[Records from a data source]
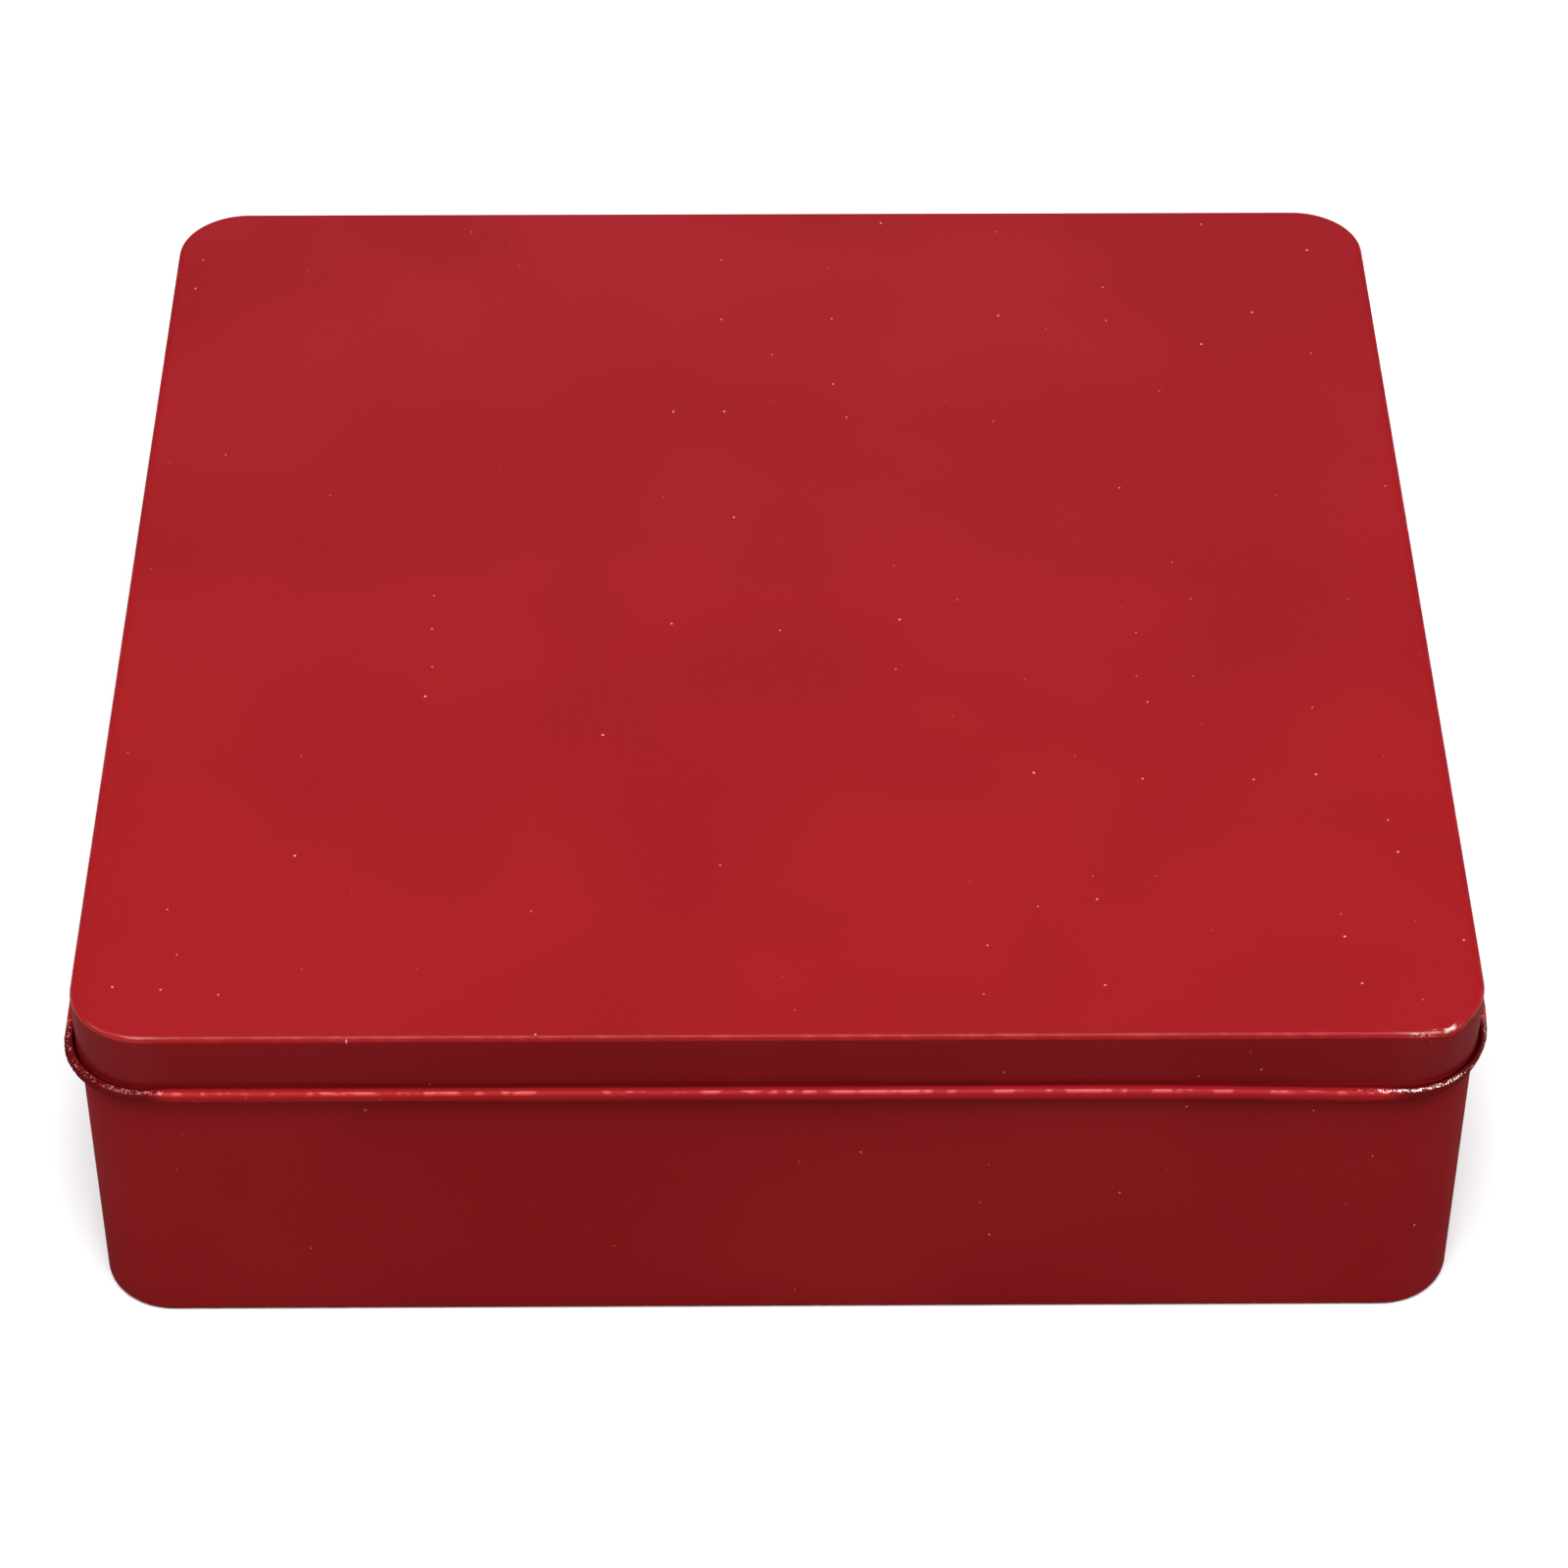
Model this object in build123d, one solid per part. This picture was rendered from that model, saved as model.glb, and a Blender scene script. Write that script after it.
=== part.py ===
"""A square slip-lid cookie tin, folded from three pieces of tinplate.

Frame: millimetres, +Z up, the front faces -Y, and the origin is the middle of the underside,
on the surface that the tin stands on. The side wall's lock seam is in the middle of the back.

    lid        one drawn sheet: flat panel, short skirt, edge rolled outward
    side_wall  one strip wrapped into a rounded square: top edge rolled inward, ends hooked
               together in a flattened lock seam, bottom edge rolled inward under the base
    base       one drawn sheet with a raised panel, its rim rolled up inside the wall's bottom roll
"""
from build123d import *
import math
import os

# ---- driving dimensions -------------------------------------------------------------------
sheet = 0.25          # tinplate thickness
seam_gap = 0.03       # air between two layers that are folded into each other
body_width = 225.0    # side wall, outside face to outside face, both ways
body_corner = 12.0    # outside radius of the wall's upright corners
total_height = 64.0   # lid on, from the surface it stands on to the top of the lid
lid_clearance = 0.30  # between the lid's skirt and the side wall, each side
lid_rest_gap = 0.10   # between the lid's panel and the wall's top roll
lid_depth = 12.8      # lid's top face to the lowest point of its rolled edge

# ---- rolls and bends, as radii of the sheet's middle surface --------------------------------
lid_edge_bend = 0.775     # panel into skirt
lid_roll = 0.975          # the lid's edge, rolled outward
lid_roll_turn = 305       # degrees
wall_roll = 0.85          # the wall's top edge, rolled inward
wall_roll_turn = 300      # degrees
foot_bend = 0.90          # the wall's bottom edge, two bends either side of a flat
foot_flat = 0.80          # the flat strip that the tin stands on
foot_leg = 0.40           # the wall's end, standing up inside the foot

# ---- base ----------------------------------------------------------------------------------
base_rim_height = 2.60    # middle surface of the base beside the wall
base_rise = 1.00          # how far the raised panel stands above that
base_rim_bend = 0.45
base_step_angle = 40      # slope of the step up to the raised panel, in degrees
base_step_bend = 0.80
base_flat_rim = 4.00      # flat strip between the wall and the step
base_flange_end = 0.10    # the base's end, standing up inside the wall's foot

# ---- lock seam in the middle of the back -------------------------------------------------------
hook = 3.0                # how far the two hooks overlap
seam_end_clear = 1.0      # plain wall left above the base and below the top roll
jog_angle = 60            # slope of the wall where it steps in behind the other end
jog_start = 1.55          # from the outer end's fold to the start of the step

# ---- worked out ---------------------------------------------------------------------------
half = sheet / 2
layer = sheet + seam_gap
plate_inset = 9.5         # the rounded corner pieces reach this far in, and flat plate fills the rest

wall_width = body_width - sheet                       # middle surface of the wall
wall_corner = body_corner - half
wall_height = total_height - sheet - lid_rest_gap     # to the top of the wall's roll
skirt_width = body_width + 2 * lid_clearance + sheet  # middle surface of the lid's skirt
skirt_corner = body_corner + lid_clearance + half


class Strip:
    """A folded sheet seen end-on: the sheet's middle line, walked in straight runs and bends."""

    def __init__(self, x, y, heading):
        self.x, self.y, self.heading = x, y, heading
        self.left, self.right = [], []

    def point(self, side, angle=None, x=None, y=None):
        """The point half a sheet to one side of (x, y), or of where the walk stands."""
        a = math.radians(self.heading if angle is None else angle)
        x, y = self.x if x is None else x, self.y if y is None else y
        return (x - side * half * math.sin(a), y + side * half * math.cos(a))

    def go(self, length):
        """A straight run."""
        starts = self.point(1), self.point(-1)
        self.x += length * math.cos(math.radians(self.heading))
        self.y += length * math.sin(math.radians(self.heading))
        self.left.append(Line(starts[0], self.point(1)))
        self.right.append(Line(starts[1], self.point(-1)))
        return self

    def turn(self, radius, degrees):
        """A bend to the left, or to the right where degrees is negative."""
        way = 1 if degrees > 0 else -1
        across = math.radians(self.heading + 90)
        centre = (self.x + way * radius * math.cos(across), self.y + way * radius * math.sin(across))

        def on_bend(share):
            a = math.radians(self.heading - way * 90 + share * degrees)
            return centre[0] + radius * math.cos(a), centre[1] + radius * math.sin(a)

        for side, edges in ((1, self.left), (-1, self.right)):
            stops = []
            for share in (0, 0.5, 1):
                x, y = on_bend(share)
                stops.append(self.point(side, self.heading + share * degrees, x, y))
            edges.append(ThreePointArc(*stops))
        self.x, self.y = on_bend(1)
        self.heading += degrees
        return self

    def face(self):
        """The strip's closed outline, filled."""
        starts = Line(self.left[0] @ 0, self.right[0] @ 0)
        ends = Line(self.left[-1] @ 1, self.right[-1] @ 1)
        return Face(Wire([starts, *self.left, ends, *self.right]))


def folded_ring(section, width, corner):
    """An end-on section carried round a rounded square. Its x is measured outward from the square."""
    upright = Plane.XZ * section
    straight = width - 2 * corner
    bend = revolve(Pos(X=corner) * upright, Axis.Z, 90)
    side = extrude(Pos(X=width / 2, Y=straight / 2) * upright, amount=straight)
    quarter = side + Pos(straight / 2, straight / 2) * bend
    return sum((Rot(Z=90 * i) * quarter for i in range(1, 4)), quarter)


def plate(width, corner, middle):
    """Flat sheet inside a folded ring, its middle surface at that height."""
    outline = RectangleRounded(width - 2 * plate_inset, width - 2 * plate_inset, corner - plate_inset)
    return extrude(Pos(Z=middle - half) * outline, amount=sheet)


def lid():
    """Panel, skirt and an edge rolled outward through most of a circle."""
    top = total_height - half
    skirt = lid_depth - sheet - lid_edge_bend - lid_roll
    section = Strip(-plate_inset, top, 0).go(plate_inset - lid_edge_bend).turn(lid_edge_bend, -90)
    section = section.go(skirt).turn(lid_roll, lid_roll_turn).face()
    return folded_ring(section, skirt_width, skirt_corner) + plate(skirt_width, skirt_corner, top)


def lock_seam():
    """The two hooked ends of the side wall in plan, and the gap that they leave in the back wall."""
    outer = wall_width / 2
    fold_x = hook / 2
    jog_x = fold_x + jog_start
    jog_bend = 3 * layer / (2 * (1 - math.cos(math.radians(jog_angle))))
    jog_length = 2 * jog_bend * math.sin(math.radians(jog_angle))
    left_end = Strip(fold_x, outer, 0).turn(layer, -180).go(hook - seam_gap)
    right_end = Strip(jog_x, outer, 180).turn(jog_bend, jog_angle).turn(jog_bend, -jog_angle)
    right_end = right_end.go(jog_x - jog_length + hook / 2).turn(layer, -180).go(hook - seam_gap)
    return left_end.face(), right_end.face(), fold_x, jog_x


def side_wall():
    """The wrapped strip, its ends hooked together at the back."""
    leg_x = -(2 * foot_bend + foot_flat)
    foot_height = half + foot_bend
    section = Strip(leg_x, foot_height + foot_leg, -90).go(foot_leg).turn(foot_bend, 90).go(foot_flat)
    section = section.turn(foot_bend, 90).go(wall_height - half - wall_roll - foot_height)
    section = section.turn(wall_roll, wall_roll_turn).face()
    ring = folded_ring(section, wall_width, wall_corner)

    left_end, right_end, fold_x, jog_x = lock_seam()
    low = base_rim_height + half + seam_end_clear
    high = wall_height - 2 * (wall_roll + half) - seam_end_clear
    gap = Box(jog_x - fold_x, 2 * sheet, high - low, align=(Align.MIN, Align.CENTER, Align.MIN))
    slit = Box(5 * seam_gap, 12 * sheet, total_height, align=(Align.MIN, Align.MAX, Align.MIN))
    ring -= Pos(fold_x, wall_width / 2, low) * gap
    ring -= Pos(fold_x, wall_width / 2 + sheet, 0) * slit
    hooks = [extrude(Pos(Z=low) * end, amount=high - low) for end in (left_end, right_end)]
    return ring + hooks[0] + hooks[1]


def base():
    """Raised panel, flat rim, and a flange rolled up inside the wall's foot."""
    raised = base_rim_height + base_rise
    slope = math.radians(base_step_angle)
    step_drop = 2 * base_step_bend * (1 - math.cos(slope))
    step_slope = (base_rise - step_drop) / math.sin(slope)
    step_run = 2 * base_step_bend * math.sin(slope) + step_slope * math.cos(slope)
    flat_rim = base_flat_rim - base_rim_bend
    flange_bend = foot_bend - layer
    flange = base_rim_height - base_rim_bend - half - foot_bend

    section = Strip(-plate_inset, raised, 0).go(plate_inset - step_run - base_flat_rim)
    section = section.turn(base_step_bend, -base_step_angle).go(step_slope)
    section = section.turn(base_step_bend, base_step_angle).go(flat_rim).turn(base_rim_bend, -90)
    section = section.go(flange).turn(flange_bend, -90).go(foot_flat).turn(flange_bend, -90)
    section = section.go(base_flange_end).face()
    width, corner = wall_width - 2 * layer, wall_corner - layer
    return folded_ring(section, width, corner) + plate(width, corner, raised)


os.makedirs("parts", exist_ok=True)
for name, make in (("lid", lid), ("side_wall", side_wall), ("base", base)):
    export_step(make(), f"parts/{name}.step")
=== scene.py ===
# %% [markdown]
# # A square cookie tin in red lacquer
#
# The tin is three pieces of tinplate a quarter of a millimetre thick: a lid, a side wall and a base.
# Each is made here the way a tinsmith makes it, by folding a flat sheet, and what shows is the
# result of those folds: rolled edges, rounded corners, the seam down the back.
# This first cell loads the engineered model as a fixed frame. The new pieces take their places and
# sizes from it and ride on its bodies, so the lid still lifts off when the joint moves.

# %% Load the frame
import math

import bmesh
import bpy
from mathutils import Matrix, Vector, noise


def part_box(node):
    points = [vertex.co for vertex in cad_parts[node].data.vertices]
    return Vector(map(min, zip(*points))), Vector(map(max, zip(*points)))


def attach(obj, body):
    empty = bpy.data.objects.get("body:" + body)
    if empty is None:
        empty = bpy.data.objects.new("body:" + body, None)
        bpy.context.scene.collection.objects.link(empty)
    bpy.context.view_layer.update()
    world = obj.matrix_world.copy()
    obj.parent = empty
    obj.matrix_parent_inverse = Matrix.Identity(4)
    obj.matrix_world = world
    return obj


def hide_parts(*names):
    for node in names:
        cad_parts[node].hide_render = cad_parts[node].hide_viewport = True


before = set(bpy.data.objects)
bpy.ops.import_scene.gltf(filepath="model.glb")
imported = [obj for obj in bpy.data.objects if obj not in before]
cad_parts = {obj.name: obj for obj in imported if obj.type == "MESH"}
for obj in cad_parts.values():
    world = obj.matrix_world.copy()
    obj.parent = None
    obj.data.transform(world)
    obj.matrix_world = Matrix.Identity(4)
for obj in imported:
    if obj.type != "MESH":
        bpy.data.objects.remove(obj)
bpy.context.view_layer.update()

MM = 0.001
lid_low, lid_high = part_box("lid")
wall_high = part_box("side_wall")[1]
base_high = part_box("base")[1]

# %% [markdown]
# ## Camera
#
# A camera is easiest to place the way a photographer does it: choose the spot to aim at, turn and
# tilt the tripod head, then step back along the line of sight. A long lens from 85 centimetres
# keeps the far edge of the lid from shrinking much. The view is from the front, looking down at a
# little over 40 degrees, so the lid is the main thing seen. The lens could be shifted to place the
# tin in the frame, but a shift would put it off centre from every other side, so the camera is
# aimed a little in front of the tin's middle instead.

# %% Camera
aim = Vector((1.68, -17.11, 32.0)) * MM
distance = 845.7 * MM
turn_right, look_down, lean = (math.radians(degrees) for degrees in (0.51, 41.70, 0.13))
frame_side = 1600
focal_length_in_frame = 4868

camera = bpy.data.objects.new("camera", bpy.data.cameras.new("camera"))
camera.data.sensor_width = 36
camera.data.lens = camera.data.sensor_width * focal_length_in_frame / frame_side
camera.data.clip_start = 10 * MM
head = Matrix.Rotation(-turn_right, 4, "Z") @ Matrix.Rotation(math.pi / 2 - look_down, 4, "X")
head = head @ Matrix.Rotation(lean, 4, "Z")
camera.matrix_world = Matrix.Translation(aim) @ head @ Matrix.Translation((0, 0, distance))
bpy.context.scene.collection.objects.link(camera)
bpy.context.scene.camera = camera
print("lens", round(camera.data.lens, 1), "mm")

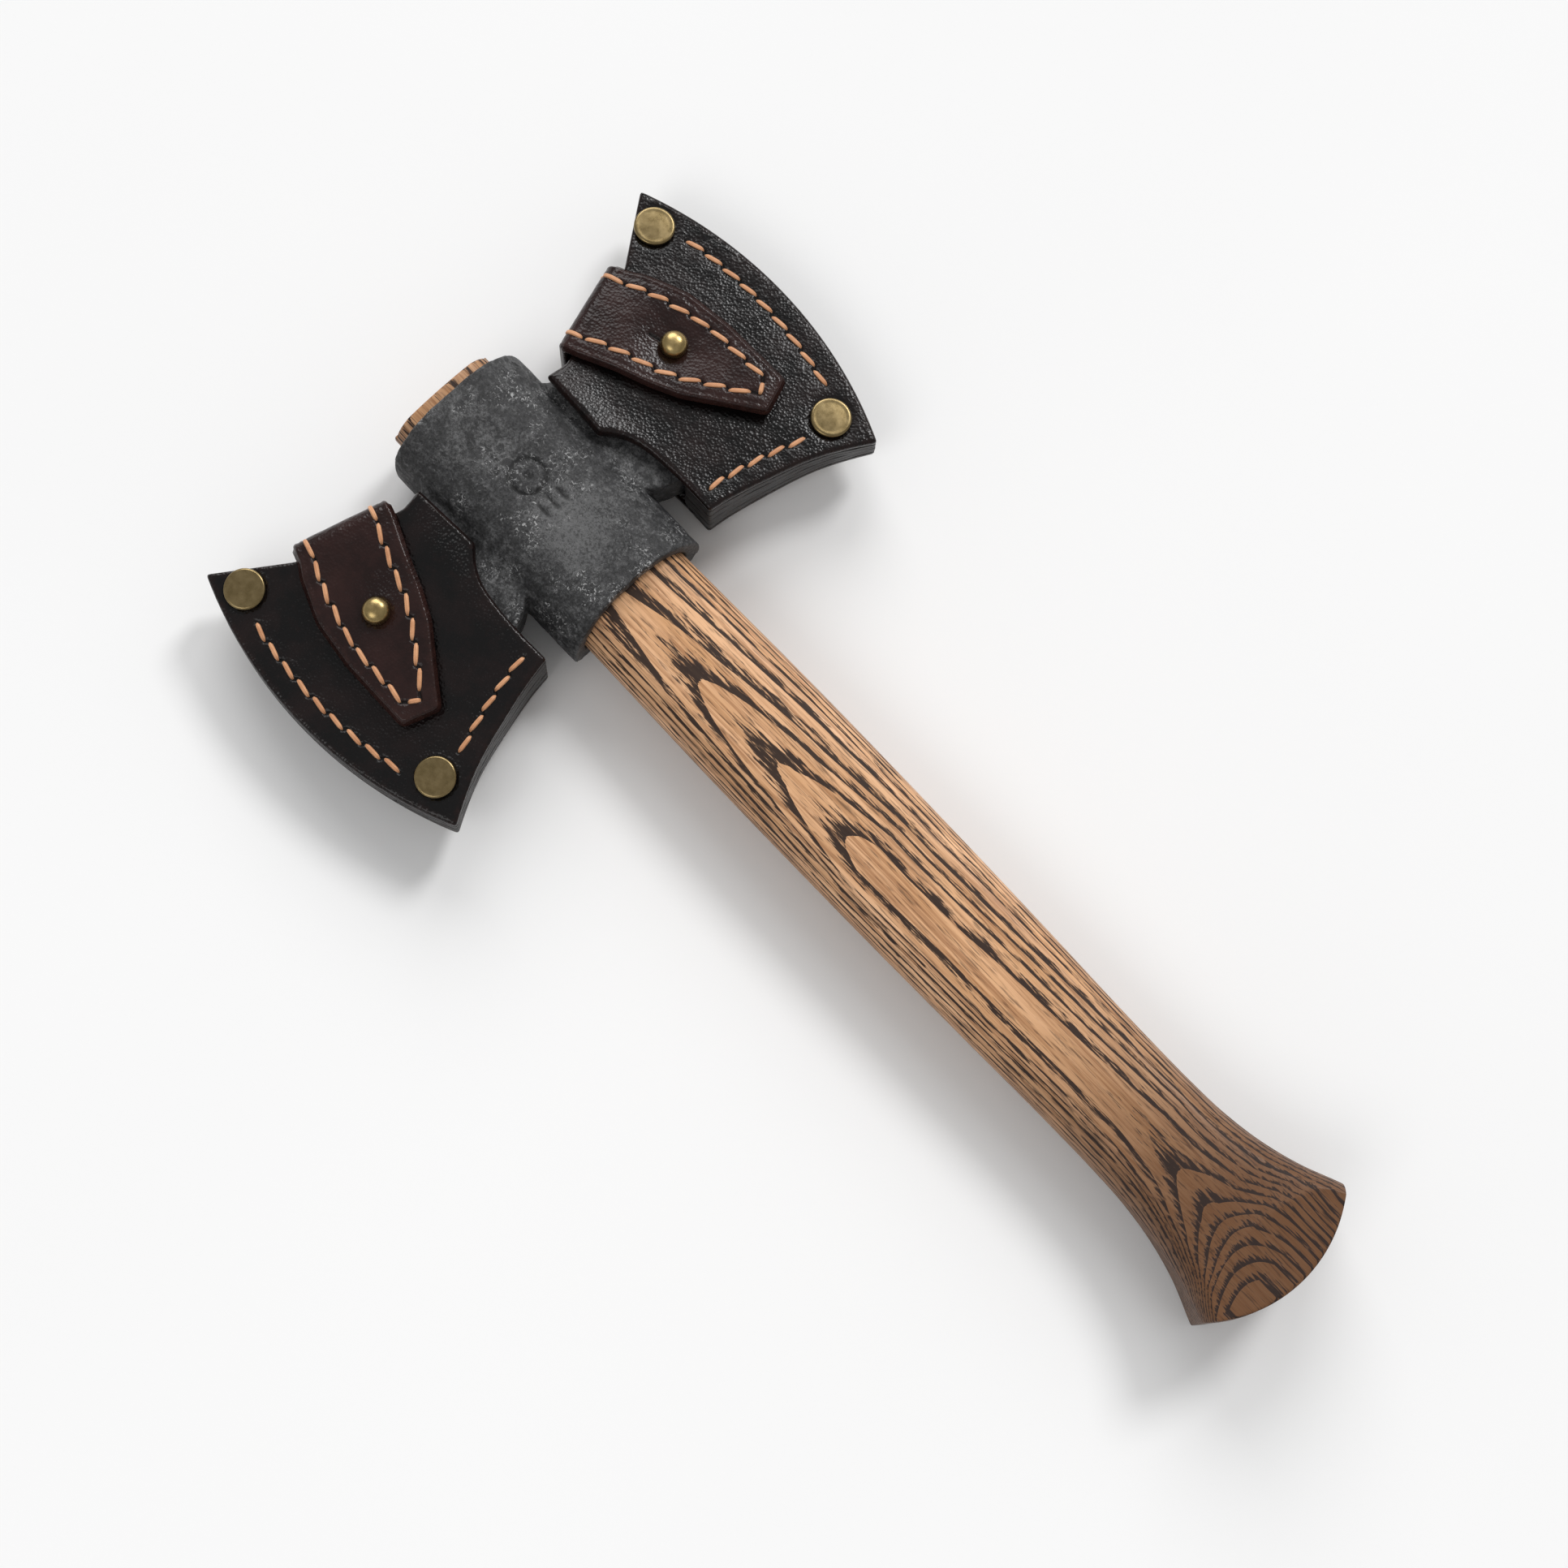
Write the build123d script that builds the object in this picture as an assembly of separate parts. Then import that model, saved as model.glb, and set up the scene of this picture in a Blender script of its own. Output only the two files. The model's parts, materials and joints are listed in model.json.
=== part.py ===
from build123d import *
import os
from math import hypot

os.makedirs("parts", exist_ok=True)

# A double-bit axe lying flat, with a leather cover on each bit. Millimetres.
# +X runs along the handle to its knob, +Y out through the right-hand bit, +Z up.
# The origin is at the middle of the eye, on the face that the axe rests on.

# head
THICKNESS = 32.0            # eye and knob, cheek to cheek
MID = THICKNESS / 2         # height of the plane that both blades lie in
EYE_TOP = -39.2
EYE_BOTTOM = 39.2
EYE_HALF_WIDTH = 24.3
EYE_CORNER = 3.4
EYE_CROWN = 1.2             # how far the upper end of the eye bulges
EYE_HOLLOW = 3.0            # how far its lower end is hollowed
EDGE_CENTRE = (2.6, -23.8)  # centre of the cutting edge's arc
EDGE_RADIUS = 104.5

# handle
TONGUE_TOP = -43.6
TONGUE_SIZE = (35.2, 20.4)
SEAT_X = 34.0
SEAT_SIZE = (38.0, 22.6)
FIT_GAP = 0.1
KNOB_END = 302.5
KNOB_RADIUS = 43.1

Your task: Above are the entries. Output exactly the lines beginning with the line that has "for name, make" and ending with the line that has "points = [vertex.co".

Exercise result:
for name, make in (("lid", lid), ("side_wall", side_wall), ("base", base)):
    export_step(make(), f"parts/{name}.step")
=== scene.py ===
# %% [markdown]
# # A square cookie tin in red lacquer
#
# The tin is three pieces of tinplate a quarter of a millimetre thick: a lid, a side wall and a base.
# Each is made here the way a tinsmith makes it, by folding a flat sheet, and what shows is the
# result of those folds: rolled edges, rounded corners, the seam down the back.
# This first cell loads the engineered model as a fixed frame. The new pieces take their places and
# sizes from it and ride on its bodies, so the lid still lifts off when the joint moves.

# %% Load the frame
import math

import bmesh
import bpy
from mathutils import Matrix, Vector, noise


def part_box(node):
    points = [vertex.co for vertex in cad_parts[node].data.vertices]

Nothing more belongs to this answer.